Your task:
Repeat every line below exactly, word for word.

Start of Collected material

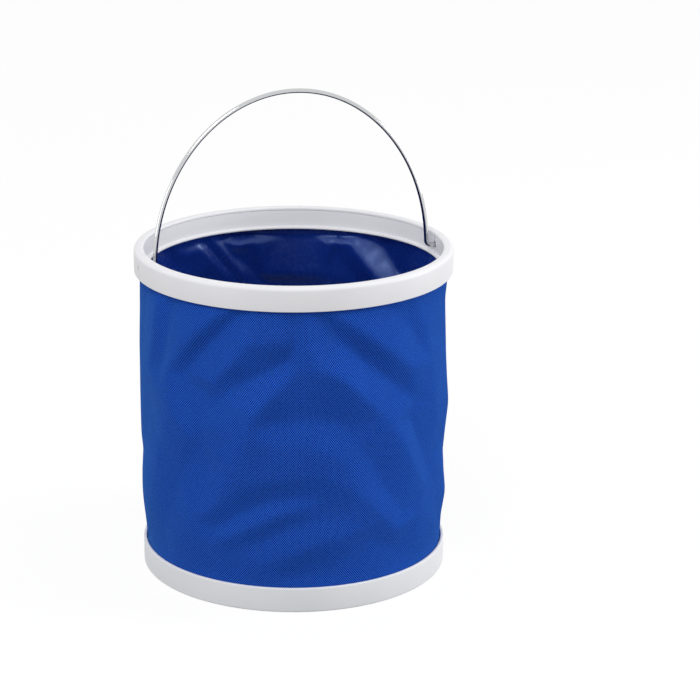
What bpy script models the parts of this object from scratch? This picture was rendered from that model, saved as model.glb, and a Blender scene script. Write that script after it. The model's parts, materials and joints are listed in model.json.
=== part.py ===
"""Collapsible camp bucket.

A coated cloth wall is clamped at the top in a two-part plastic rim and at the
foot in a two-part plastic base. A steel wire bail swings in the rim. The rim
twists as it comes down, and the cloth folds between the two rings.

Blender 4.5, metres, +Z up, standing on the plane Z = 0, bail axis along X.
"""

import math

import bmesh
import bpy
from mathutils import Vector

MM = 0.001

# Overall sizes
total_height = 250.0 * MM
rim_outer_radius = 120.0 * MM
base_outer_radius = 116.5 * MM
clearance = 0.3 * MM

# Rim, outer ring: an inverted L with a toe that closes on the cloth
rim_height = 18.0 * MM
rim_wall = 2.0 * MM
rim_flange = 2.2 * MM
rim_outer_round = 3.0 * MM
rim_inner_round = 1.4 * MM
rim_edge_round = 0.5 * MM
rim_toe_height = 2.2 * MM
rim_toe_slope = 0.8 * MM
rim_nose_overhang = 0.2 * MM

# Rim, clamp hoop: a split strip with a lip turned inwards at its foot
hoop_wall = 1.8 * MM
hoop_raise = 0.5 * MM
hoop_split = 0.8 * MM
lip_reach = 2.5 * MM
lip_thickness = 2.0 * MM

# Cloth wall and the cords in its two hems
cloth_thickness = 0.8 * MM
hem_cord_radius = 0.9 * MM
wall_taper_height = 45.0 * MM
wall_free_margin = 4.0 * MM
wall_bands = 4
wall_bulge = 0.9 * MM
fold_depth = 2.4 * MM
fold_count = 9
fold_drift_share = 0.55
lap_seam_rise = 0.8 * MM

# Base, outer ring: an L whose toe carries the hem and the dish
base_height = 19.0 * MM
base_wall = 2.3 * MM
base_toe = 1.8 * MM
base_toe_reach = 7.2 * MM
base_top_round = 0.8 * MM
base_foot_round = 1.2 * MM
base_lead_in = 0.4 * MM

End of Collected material

Solved exercise:
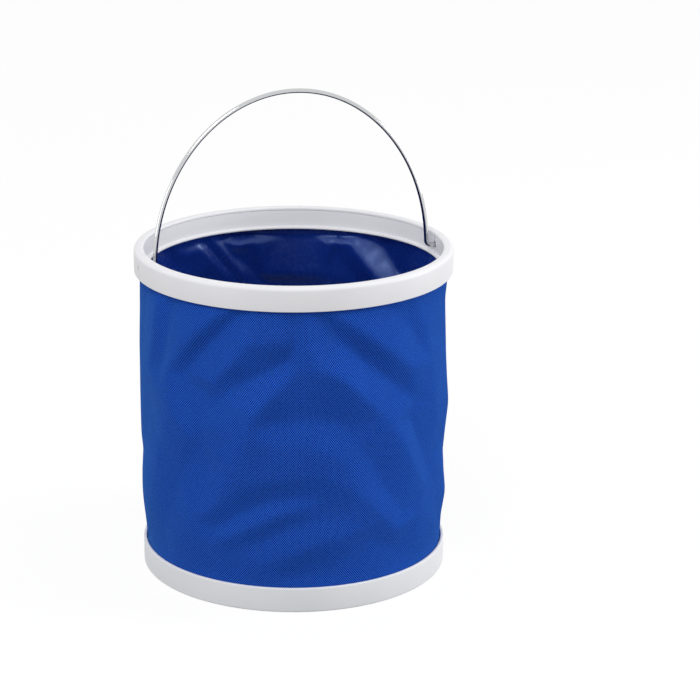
What bpy script models the parts of this object from scratch? This picture was rendered from that model, saved as model.glb, and a Blender scene script. Write that script after it. The model's parts, materials and joints are listed in model.json.
=== part.py ===
"""Collapsible camp bucket.

A coated cloth wall is clamped at the top in a two-part plastic rim and at the
foot in a two-part plastic base. A steel wire bail swings in the rim. The rim
twists as it comes down, and the cloth folds between the two rings.

Blender 4.5, metres, +Z up, standing on the plane Z = 0, bail axis along X.
"""

import math

import bmesh
import bpy
from mathutils import Vector

MM = 0.001

# Overall sizes
total_height = 250.0 * MM
rim_outer_radius = 120.0 * MM
base_outer_radius = 116.5 * MM
clearance = 0.3 * MM

# Rim, outer ring: an inverted L with a toe that closes on the cloth
rim_height = 18.0 * MM
rim_wall = 2.0 * MM
rim_flange = 2.2 * MM
rim_outer_round = 3.0 * MM
rim_inner_round = 1.4 * MM
rim_edge_round = 0.5 * MM
rim_toe_height = 2.2 * MM
rim_toe_slope = 0.8 * MM
rim_nose_overhang = 0.2 * MM

# Rim, clamp hoop: a split strip with a lip turned inwards at its foot
hoop_wall = 1.8 * MM
hoop_raise = 0.5 * MM
hoop_split = 0.8 * MM
lip_reach = 2.5 * MM
lip_thickness = 2.0 * MM

# Cloth wall and the cords in its two hems
cloth_thickness = 0.8 * MM
hem_cord_radius = 0.9 * MM
wall_taper_height = 45.0 * MM
wall_free_margin = 4.0 * MM
wall_bands = 4
wall_bulge = 0.9 * MM
fold_depth = 2.4 * MM
fold_count = 9
fold_drift_share = 0.55
lap_seam_rise = 0.8 * MM

# Base, outer ring: an L whose toe carries the hem and the dish
base_height = 19.0 * MM
base_wall = 2.3 * MM
base_toe = 1.8 * MM
base_toe_reach = 7.2 * MM
base_top_round = 0.8 * MM
base_foot_round = 1.2 * MM
base_lead_in = 0.4 * MM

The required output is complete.